Saturday, March 22, 2008

Let's Swap: My college degree, your loaded .45

This little Fern may be an Oregon transplant, but I've caught on to most things.  I opt for a hood over an umbrella, I recycle like I breathe, I even had a sex dream about Obama: check, check, and check.  But, I've realized that Oregon's and my priorities are not the kindred spirits I originally thought.  I don't want to say I was naive in my first impressions of Oregon, but my student loans were still in the grace period.  
Recently the Willamette Week ran a story on jobs and prisoners.  Specifically, skilled jobs and felons who committed violent crimes.  For the first five paragraphs of the article, I was there (so there!) with the plight of the writer.  Prisoners do need to acquire skills to use upon their release; we don't want to send them right back to crime.  I've seen The Shawshank Redemption; I know what happens when former inmates (outmates?) are not prepared for the 'real' world.
Paragraph six, though...Oh paragraph six is a quote from a Portland NPO member for the aid of ex-felons.  The woman said: 

"Inmates who get out of prison without job skills are much harder to find jobs for.  They'll probably end up with a $9-an-hour job.  Unless inmates get more education and training, whatever other help they get is just a Band-Aid."

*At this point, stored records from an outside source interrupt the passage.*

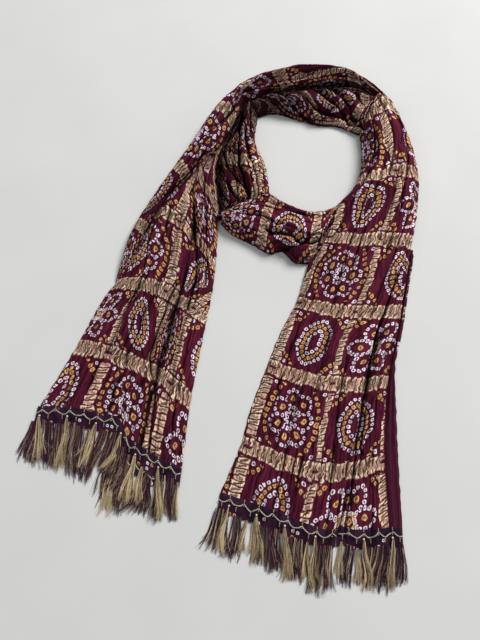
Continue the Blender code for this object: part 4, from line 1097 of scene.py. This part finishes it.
def patterned_cloth(name):
    """Crinkled plum cloth with tie-dyed dots in a check of woven gold, its colour darkened by painted shade
    in folds, crinkles and crease lines.
    """
    finish = Finish(name, roughness=0.75, specular=0.05)
    u, v = finish.cloth_place()
    u = u + (finish.noise((u, v), 11.0) - 0.5) * 5.5
    v = v + (finish.noise((u + 300.0, v), 11.0) - 0.5) * 5.5
    ladder_off = nearest(u, CELL_WIDTH)
    band_off = nearest(v, CELL_LENGTH)
    gold, light, luck = gold_check(finish, u, v, ladder_off, band_off)
    clear = abs(ladder_off).rise(*LADDER_CLEAR) * abs(band_off).rise(*BAND_CLEAR)
    uneven = (finish.noise((u, v, 12.0), 3.6, detail=0.0) - 0.5) * 1.1
    white, yellow = (distance + uneven for distance in dot_pattern(u, v))
    white_ring = white.rise(*WHITE_EDGE) * white.rise(*WHITE_HOLE) * clear
    yellow_ring = yellow.rise(*YELLOW_EDGE) * clear
    yellow_eye = yellow.rise(*EYE_EDGE)

    crinkle = finish.noise((u * 0.31, v * 0.028), detail=4.0)
    # Thin lengthwise crease lines: a small bump, and painted shade that darkens the colour along them.
    line = abs(finish.noise((u * 0.12, v * 0.010, 7.0)) - 0.5).rise(0.026, 0.0)
    fine = abs(finish.noise((u * 0.26, v * 0.016, 8.0), detail=1.0) - 0.5).rise(0.030, 0.0)
    line = line.most(fine * 0.7)
    worn = finish.noise((u, v, 9.0), 34.0, detail=3.0)
    thread = finish.noise((u * 3.2, v * 0.9), detail=1.0)
    fleck = finish.noise((u * 1.1, v * 0.5, 2.0))
    # Ground tone: painted shade in the crinkles' valleys, with random wear and thread tone.
    crinkle_shade_and_wear = crinkle * 0.6 + worn * 0.35 + thread * 0.15
    ground = finish.colour(crinkle_shade_and_wear.rise(0.36, 0.72), PLUM_DEEP, PLUM_LIT)
    fill = finish.colour((worn * 0.5 + luck + fleck * 0.5).rise(0.50, 1.00), GOLD_PINK, GOLD_PALE)
    fill = finish.colour(light * (fleck.rise(0.28, 0.46) * 0.45 + 0.55), GOLD_BROWN, fill)
    base = finish.colour(gold, ground, fill)
    bright = finish.colour(fleck.rise(0.45, 0.62) * 0.7, MUSTARD, YELLOW_PALE)
    base = finish.colour(yellow_ring, base, finish.colour(yellow_eye * 0.85, bright, OLIVE_EYE))
    base = finish.colour(white_ring * (worn * 0.5 + 0.70).least(1.0), base, LILAC_WHITE)
    # Painted shade: the mesh's fold and neighbour shade, and the crease lines, darken the colour towards
    # near-black.
    shade = (finish.attribute("hollow") * 0.96).most(line * (1.0 - gold * 0.5) * 0.62)
    base = finish.colour(shade, base, PAINTED_SHADE_COLOUR)

    raised = gold * (light * 0.5 + 0.5) + white.rise(*WHITE_RAISED) * clear * 0.4 + yellow_ring * 0.4
    creped = finish.bump(crinkle - line * 0.25 + thread * 0.06, 0.0032, 1.0)
    return finish.done(base, finish.bump(raised, 0.0008, 0.9, under=creped), 0.76 - gold * 0.16)


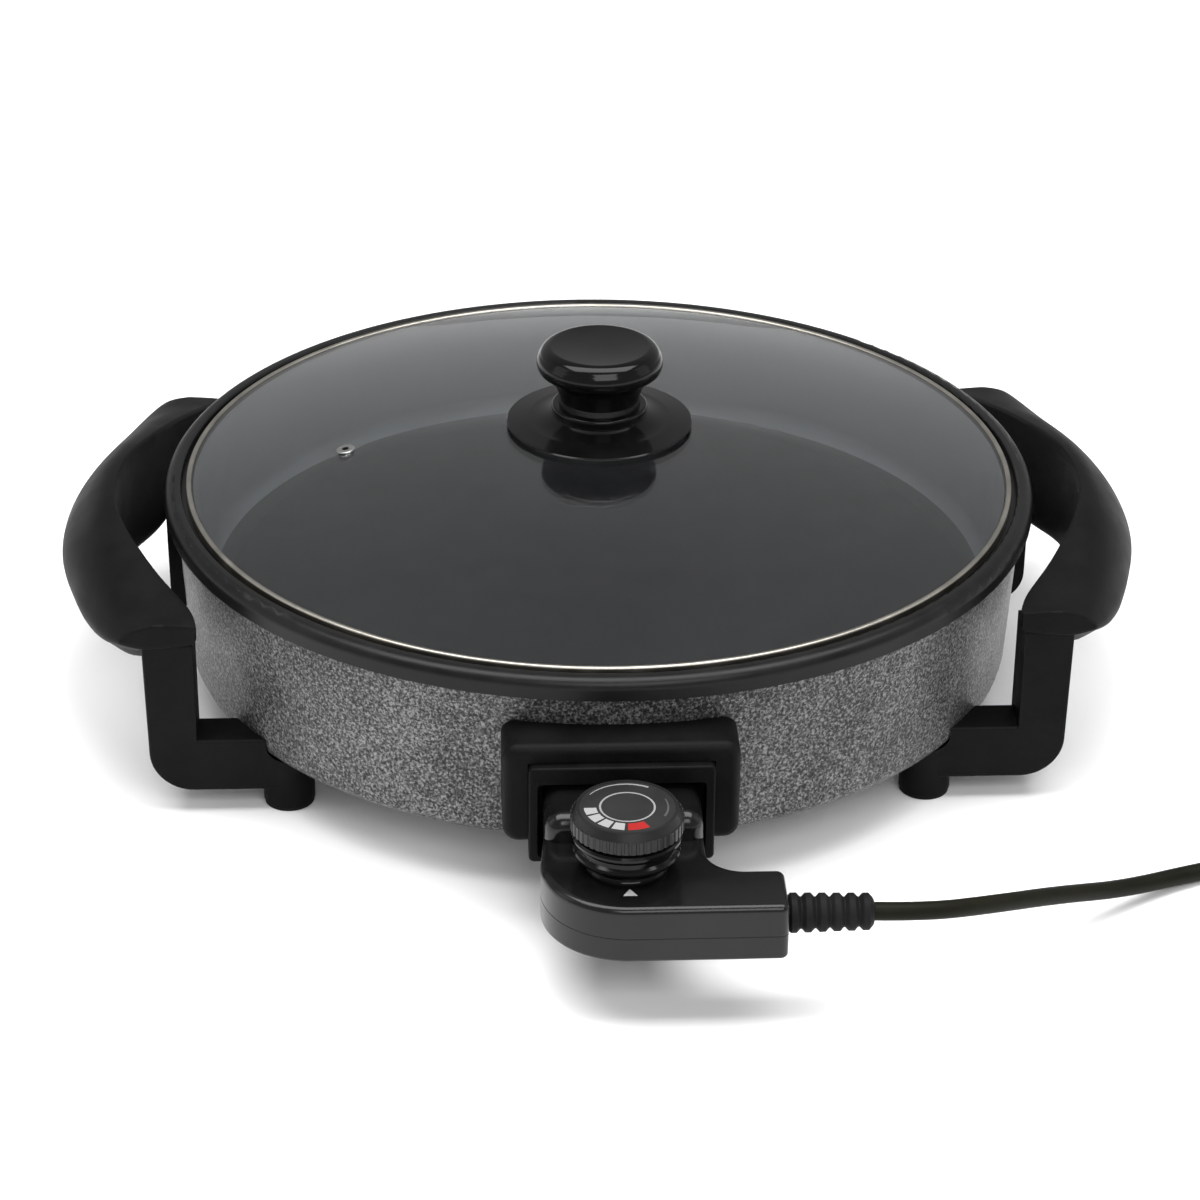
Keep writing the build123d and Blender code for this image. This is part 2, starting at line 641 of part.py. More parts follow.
with BuildPart() as dial_pedestal:
    with BuildSketch(upright(DIAL_Y)):
        with BuildLine():
            Polyline((SHAFT_R + RUNNING_GAP, BODY_TOP), (18.0, BODY_TOP), (17.8, 59.8))
            ThreePointArc((17.8, 59.8), (17.3, 60.6), (17.2, 61.8))
            Polyline((17.2, 61.8), (17.6, 63.4), (21.8, 64.9), (22.6, 65.8), (22.8, 66.8), (22.4, 67.8))
            Polyline((22.4, 67.8), (21.2, 68.8), (21.2, 70.8), (22.6, 72.2), (23.3, 73.2), (23.4, 74.4))
            Polyline((23.4, 74.4), (22.8, 75.4), (21.6, 76.0), (21.6, DIAL_BASE - 0.6))
            Line((21.6, DIAL_BASE - 0.6), (SHAFT_R + RUNNING_GAP, DIAL_BASE - 0.6))
            Line((SHAFT_R + RUNNING_GAP, DIAL_BASE - 0.6), (SHAFT_R + RUNNING_GAP, BODY_TOP))
        make_face()
    revolve(axis=Axis((0, PAN_Y + DIAL_Y, 0), (0, 0, 1)))
    with BuildSketch(level(BODY_TOP, 0, -(NECK_BACK + NECK_FRONT) / 2)):
        Rectangle(NECK_W, NECK_FRONT - NECK_BACK + 0.1)
    extrude(amount=40, mode=Mode.SUBTRACT)
save(dial_pedestal, "dial_pedestal")

GRIP_GROOVES = 48
SHAFT_LOW = 50.0
SHAFT_PIN = 6.0
with BuildPart() as dial:
    with BuildSketch(level(DIAL_BASE, 0, DIAL_Y)):
        Circle(DIAL_R)
        with PolarLocations(DIAL_R + 0.35, GRIP_GROOVES):
            Circle(0.85, mode=Mode.SUBTRACT)
    extrude(amount=DIAL_SKIRT)
    with BuildSketch(level(DIAL_BASE + DIAL_SKIRT, 0, DIAL_Y)):
        Circle(DIAL_R - 0.6)
    extrude(amount=DIAL_TOP - DIAL_BASE - DIAL_SKIRT, taper=28)
    with BuildSketch(level(DIAL_TOP - 0.8, 0, DIAL_Y)):
        Circle(20.4)
    extrude(amount=2, mode=Mode.SUBTRACT)
    with BuildSketch(level(DIAL_BASE, 0, DIAL_Y)):
        Circle(DIAL_R - 2.2)
        Circle(6, mode=Mode.SUBTRACT)
    extrude(amount=DIAL_BORE, mode=Mode.SUBTRACT)
    with BuildSketch(level(DIAL_BASE, 0, DIAL_Y)):
        Circle(SHAFT_R + 0.03)
    extrude(amount=DIAL_BORE, mode=Mode.SUBTRACT)
save(dial, "dial")

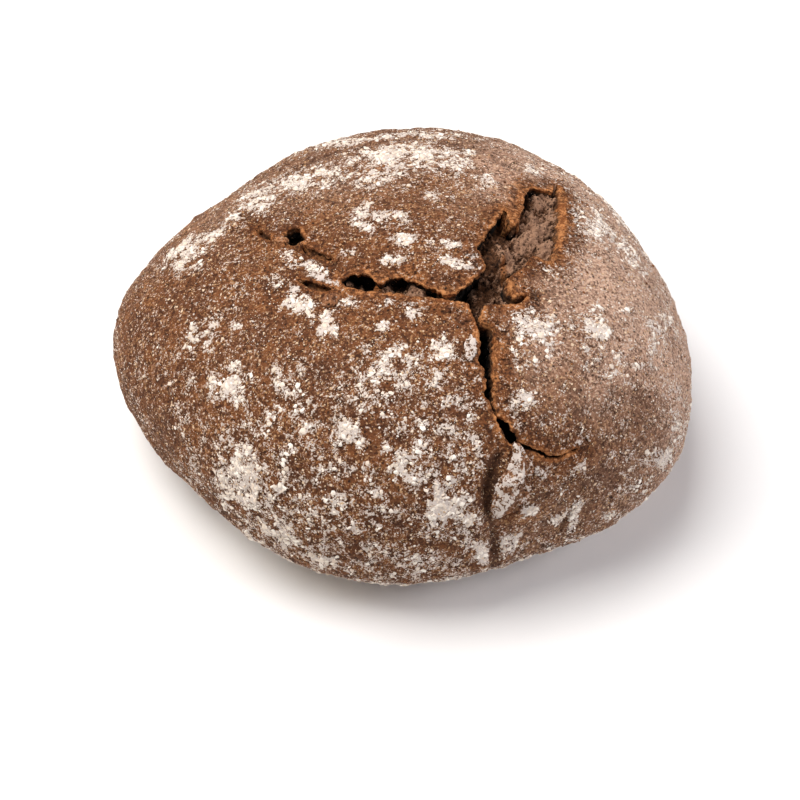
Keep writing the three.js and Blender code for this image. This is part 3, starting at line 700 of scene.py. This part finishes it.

Nine bucks per hour?  Those poor dears--Wait!  Nine??  That's what I make!  How many years was I in college?  How many minutes does it take to hold up a convenience store?  Where did I go wrong...
Oh Willamette Week, who the hell do you think reads you?  Your cover story was about a man who dresses up like a superhero and hands out sodas to people under the Burnside bridge.  As disturbingly endearing as Zetaman may be, he does not grab the attention of the respectable citizens of Portland who might be of help to unskilled outmates.  I was reading the Willamette Week that day because I scraped my quarters together for bus fare and therefore couldn't afford the Oregonian.  I am not in a place to sympathize with those convicted of armed robbery.  Unless, possibly, they were just trying to make a payment to Citibank.  
What I really want to know is this: how much does this WW writer make?  He ended the article by putting forth what I'm sure he imagined to be a powerful command: Oregon must decide what kind of future it wants for its prisoners.  Wow, WW writer, wow.  I'm sure you always imagined that you'd be writing for the Times or even the Oregonian by now, but you're not.  Maybe one day you'll make more than a recently-released prisoner, but for now, maybe step back and see the forest from the nit-picking trees.  People need better jobs and better paying jobs.  You're not going to change that by coddling prisoners and demeaning your readers.

1 comment:

Dale said...

I'm afraid I loathe Willamette Week, and its bratty little sib the Mercury, for just that reason. They pretend to be written by and for regular working people in Portland but they're nothing of the sort. Though I'm not sure who their writers are, I'm sure that most of them have never lived hand to mouth in their lives. (I also doubt that most of them have lived in Portland for more than a few months.) Both those papers feel deeply, deeply dishonest to me. They're not what they represent themselves to be, and it's a little creepy.